The King in Yellow, de Robert W. Chambers

The King in Yellow, de Robert W. ChambersSkyrim est une drogue dure, une fois qu’on y a goûté il est difficile de le lâcher… J’ai tout de même trouvé le temps de lire le Roi en Jaune de Chambers. Intrigué par sa réputation, le livre original ayant été éclipsé par son personnage, intéressé pour en faire un thème des Mystères du Temps (quand on y fait attention c’est fou le nombre de dieux, de rois et de mouvements associés à la couleur jaune), mis en bouche par les quelques extraits que j’ai pu en lire et les retours d’un soirée enquête sur ce thème, j’ai cherché l’ouvrage. Difficilement trouvable en français, j’ai opté pour la VO, pas chère du tout sur Amazon, le livre, un recueil de nouvelles comme je m’en suis aperçu à la réception, étant d’ailleurs plus petit qu’escompté.

The King and the Pallid Mask

Souvent associé à Lovecraft et au mythe de Cthulhu, en vérité bien moins présent dans les travaux d’écrivain que dans ceux ayant récupéré son univers, le Roi en Jaune est dans son été d’origine plus un livre, un mythe, qu’un personnage à par entière. Sur les dix nouvelles, seulement les quatre premières portent sur ce thème. Pas forcément le ressort principal de l’intrigue on y voit tout de même apparaître « The King in Yellow« , une pièce de théâtre maudite poussant à la folie ceux qui ont la témérité de lire son second acte. Parfois l’ombre du Roi lui-même plane sur les protagonistes de la nouvelle, parfois son Signe Jaune apparaît griffonné sur un papier au détour d’une ruelle…

Ces quatre nouvelles mettent bien en évidence la parenté littéraire entre Chambers et Lovecraft. Le style est d’apparence factuel et élégant quand il décrit la vie quotidienne, les rencontres banales, légèrement méprisant ou admiratif pour les autres personnages, en tout cas jamais neutre. Il porte le regard du lecteur entre romantisme et décadence dans une ville de New York futuriste ou un quartier de Paris nostalgique. Ce regard est déséquilibré, dans son point de vue où toujours une chose lui inspire un sentiment extrême qui teinte tout jugement, dans sa description où ce qu’il ne décrit pas pèse comme une menace à la frange du champ de compréhension du lecteur.
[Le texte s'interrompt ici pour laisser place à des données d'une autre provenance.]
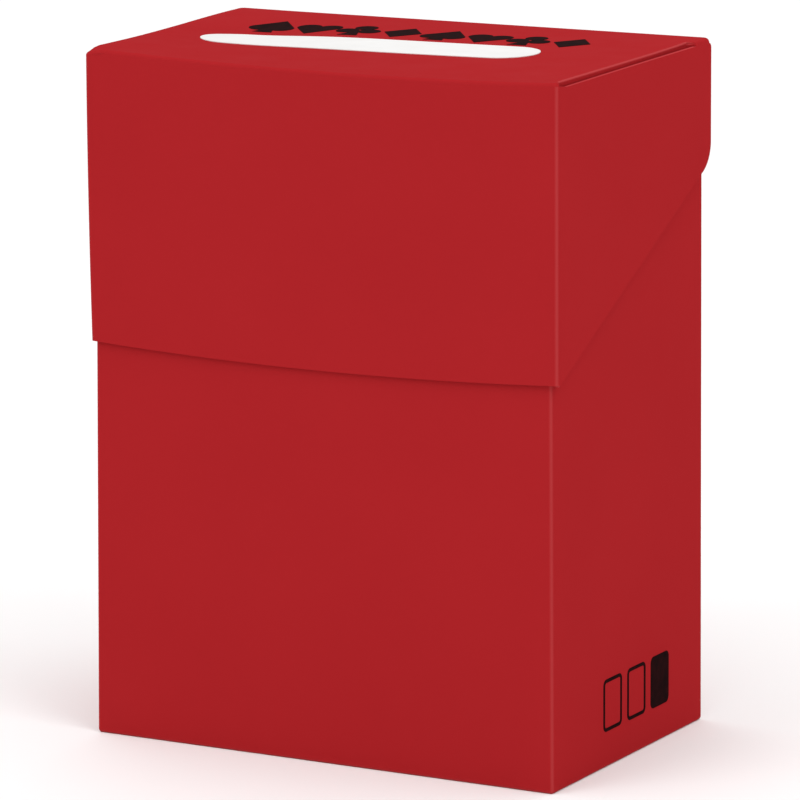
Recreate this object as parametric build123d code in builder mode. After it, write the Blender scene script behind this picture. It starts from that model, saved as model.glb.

Petit à petit une ambiance pesante, une aura de mystère tendue sur l’angoisse des personnages, s’installe. Le lecteur sent et appelle le dénouement pour trancher dans le brouillard entre le personnage principal et une « réalité » troublée. Mais avant ce paroxysme surgit « The King in Yellow« . Trainant innocemment sur une cheminée, lu par erreur ou par désœuvrement, le livre maudit et ses thèmes précipitent l’apparition d’éléments fantastiques. L’horreur est celle de Poe : non dite ou si peu… À peine décrite, elle envahit l’histoire par touches impressionnistes, Chambers préférant lancer au lecteur des noms de lieux inconnus, presque incantatoires, menaçants :

Night fell and the hours dragged on, but still we murmured to each other of the King and the Pallid Mask, and midnight sounded from the misty spires in the fog-wrapped city. We spoke of Hastur and of Cassilda, while outside the fog rolled against the blank window-panes as the cloud waves roll and break on the shores of Hali.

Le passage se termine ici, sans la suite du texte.